An Excursion into the Uncharted Waters of the Seventeenth Amendment
30 Pages Posted: 6 Mar 2009
Date Written: 1991
Abstract
The Seventeenth Amendment mandates that Senators shall be "elected by the people." In the event that a Senate vacancy occurs, the Seventeenth Amendment allows a state's legislature to "empower the executive [of the State] to make temporary appointments until the people fill the vacancies by election as the legislature may direct." In this Article, Professor Laura Little analyzes the Third Circuit's opinion in Trinsey v. Pennsylvania, a case that arose in the aftermath of Senator John Heinz's 1991 death, and addressed the constitutionality of Pennsylvania's temporary appointment statute.
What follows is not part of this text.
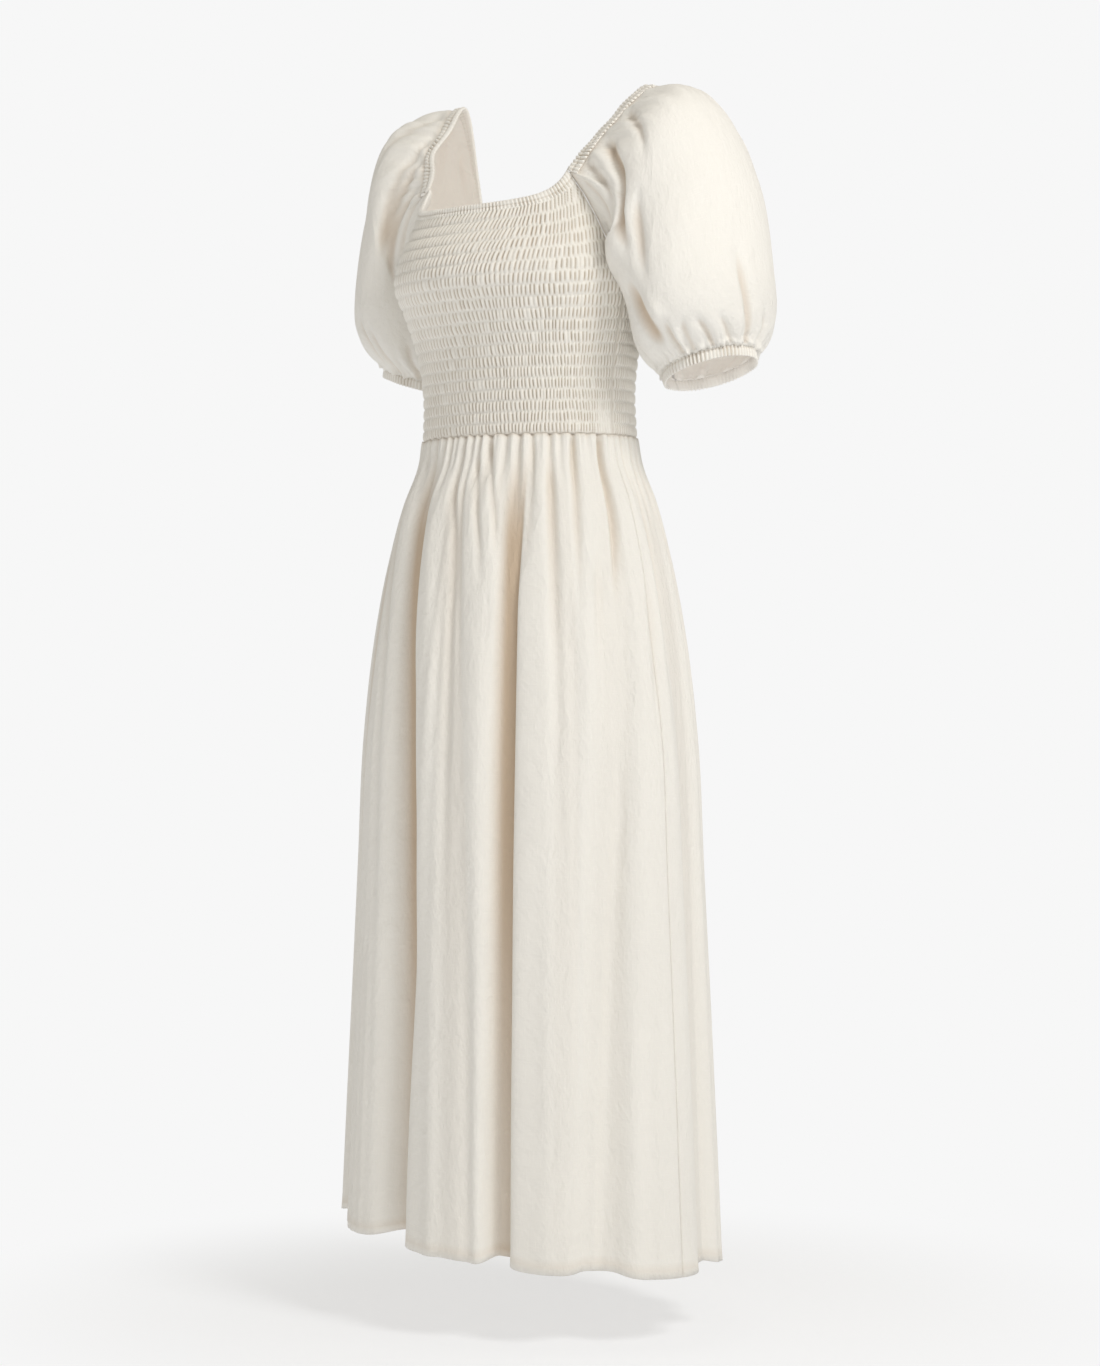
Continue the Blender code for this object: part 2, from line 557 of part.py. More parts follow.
for panel_name, panel_table in BODICE_PANELS.items():
    build_bodice_panel(panel_name, panel_table)
build_neck_band("neck_band_front", BODICE_PANELS["bodice_front"])
build_neck_band("neck_band_back", BODICE_PANELS["bodice_back"])
seam_turn = SIDE_SEAM_ANGLE / 360.0
build_skirt_panel("skirt_front", -seam_turn, seam_turn)
build_skirt_panel("skirt_back", seam_turn, 1.0 - seam_turn)
for one_sleeve in SLEEVES:
    build_sleeve("sleeve_" + one_sleeve["name"], one_sleeve)
    build_neck_casing("neck_casing_" + one_sleeve["name"], one_sleeve)
    build_cuff("cuff_" + one_sleeve["name"], one_sleeve)
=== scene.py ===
# Peasant dress in cream linen, hollow as if worn: smocked bodice, puffed elasticated sleeves and a gathered
# skirt. Sizes are centimetres from the middle of the waist seam, angles are degrees round from the middle of
# the front towards the wearer's left. placeInFrame moves every finished grid into the frame, in metres.
import bpy
import bmesh
import math
import numpy as np
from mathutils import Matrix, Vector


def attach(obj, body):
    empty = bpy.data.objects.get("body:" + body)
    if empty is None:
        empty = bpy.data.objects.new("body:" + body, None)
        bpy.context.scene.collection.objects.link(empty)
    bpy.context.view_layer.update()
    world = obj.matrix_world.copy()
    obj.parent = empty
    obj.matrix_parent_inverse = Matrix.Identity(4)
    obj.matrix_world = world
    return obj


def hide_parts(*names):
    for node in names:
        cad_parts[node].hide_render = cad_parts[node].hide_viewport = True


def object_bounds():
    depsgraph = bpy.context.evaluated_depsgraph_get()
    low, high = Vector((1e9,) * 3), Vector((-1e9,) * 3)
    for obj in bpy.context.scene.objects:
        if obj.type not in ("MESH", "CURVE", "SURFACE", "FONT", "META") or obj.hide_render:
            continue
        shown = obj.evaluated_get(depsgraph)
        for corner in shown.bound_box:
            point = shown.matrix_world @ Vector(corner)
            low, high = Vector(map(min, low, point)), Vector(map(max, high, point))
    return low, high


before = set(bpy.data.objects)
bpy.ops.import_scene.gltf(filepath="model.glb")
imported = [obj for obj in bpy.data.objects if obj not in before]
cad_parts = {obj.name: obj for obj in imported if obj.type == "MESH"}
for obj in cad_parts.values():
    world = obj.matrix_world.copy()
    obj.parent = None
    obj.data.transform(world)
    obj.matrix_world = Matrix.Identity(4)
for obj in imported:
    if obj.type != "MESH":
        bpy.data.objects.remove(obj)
cadBox = [list(corner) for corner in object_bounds()]
print("frame loaded:", len(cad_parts), "solids")

shoulderPlace = np.array([0.0, 4.0, 36.6])    # the frame's origin lies here, between the shoulder tops


# Cubic from start to end with their slopes, at t from 0 to 1 of that width
def cubicPiece(t, width, start, startSlope, end, endSlope):
    near = (2 * t**3 - 3 * t**2 + 1) * start + (t**3 - 2 * t**2 + t) * width * startSlope
    far = (3 * t**2 - 2 * t**3) * end + (t**3 - t**2) * width * endSlope
    return near + far


# Smooth curve through values at knots: cubic pieces whose slopes come from each knot's neighbours
def curveThrough(knots, values, at):
    knots = np.asarray(knots, float)
    values = np.asarray(values, float)
    slopes = np.gradient(values, knots, axis=0)
    at = np.clip(np.asarray(at, float), knots[0], knots[-1])
    cell = np.clip(np.searchsorted(knots, at, side="right") - 1, 0, len(knots) - 2)
    width = knots[cell + 1] - knots[cell]
    t = (at - knots[cell]) / width
    shape = t.shape + (1,) * (values.ndim - 1)
    t = t.reshape(shape)
    width = width.reshape(shape)
    return cubicPiece(t, width, values[cell], slopes[cell], values[cell + 1], slopes[cell + 1])


# 0 below low, 1 above high, and an even S between them
def softStep(low, high, x):
    t = np.clip((x - low) / (high - low), 0.0, 1.0)
    return t * t * (3 - 2 * t)


# Bell of height 1 at 0 that has died away at about twice the width
def bell(x, width):
    return np.exp(-(x / width) ** 2)


# Degrees from one angle to another, between -180 and 180
def angleFrom(centre, angle):
    return (angle - centre + 180) % 360 - 180


# Shares from 0 to 1 down the rows of a grid, and values along its columns
def shareGrid(steps, values):
    return np.meshgrid(np.linspace(0, 1, steps + 1), values, indexing="ij")


# Unit vectors square to a grid of points, turned to the same side as the vectors in outward
def gridNormals(points, outward, roundAbout=False):
    if roundAbout:
        points = np.concatenate([points[:, -1:], points, points[:, :1]], axis=1)
    across = np.gradient(points, axis=1)
    down = np.gradient(points, axis=0)
    normal = np.cross(across, down)
    if roundAbout:
        normal = normal[:, 1:-1]
    normal = normal / np.maximum(np.linalg.norm(normal, axis=-1, keepdims=True), 1e-9)
    side = np.sign(np.sum(normal * outward, axis=(0, 1, 2)))
    return normal * side


# Height of the cloth's underside at every second point: the lowest neighbouring height, less the cloth
def underside(rise, cloth, roundAbout=False):
    wide = np.pad(rise, ((0, 0), (1, 1)), "wrap" if roundAbout else "edge")
    lowest = np.minimum(np.minimum(wide[:, :-2], wide[:, 2:]), rise)
    tall = np.pad(lowest, ((1, 1), (0, 0)), "edge")
    lowest = np.minimum(np.minimum(tall[:-2], tall[2:]), lowest)
    return (lowest - cloth)[::2, ::2, None]


# List of points in the frame, in metres
def placeInFrame(points):
    return (points.reshape(-1, 3) - shoulderPlace) * 0.01


# share of the painted shade that the inner face keeps
innerShadeShare = 0.3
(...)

The issue in Trinsey was whether the Seventeenth Amendment allows a state to forego a primary election in choosing candidates to fill the Senate vacancy, instead empowering political party committees to select the candidates, which is what title 25, section 2776 of the Pennsylvania Statutes provides for. Reversing the trial court's determination that section 2776 was unconstitutional, the Third Circuit held that the Seventeenth Amendment did not require a state to hold primary elections when filling Senate vacancies. Professor Little criticizes the Trinsey opinion for its failure to address arguments and concerns on both sides of the issue, thereby passing up an opportunity to provide much-needed guidance on the Amendment's meaning. In her own analysis, Professor Little notes that the Trinsey opinion fails to take into consideration many factors such as the importance of primary elections in Pennsylvania's political process, the specific evils that the Seventeenth Amendment as a whole was meant to cure through requiring more democratic procedures for electing state senators, and the resemblance of section 2776's procedures with the same procedures that Congress rejected through the Seventeenth Amendment. Although Professor Little concedes that exigency may have required the one-sided approach to the issue, she expresses particular concern that given the dearth of judicial precedent dealing with the Seventeenth Amendment, the Trinsey opinion will end up creating substantial uncertainty and confusion for lower courts and future litigants who are unable to discern the limits of the decision. Professor Little thus ends the article with a general jurisprudential discussion of the importance of candor in judicial decisions.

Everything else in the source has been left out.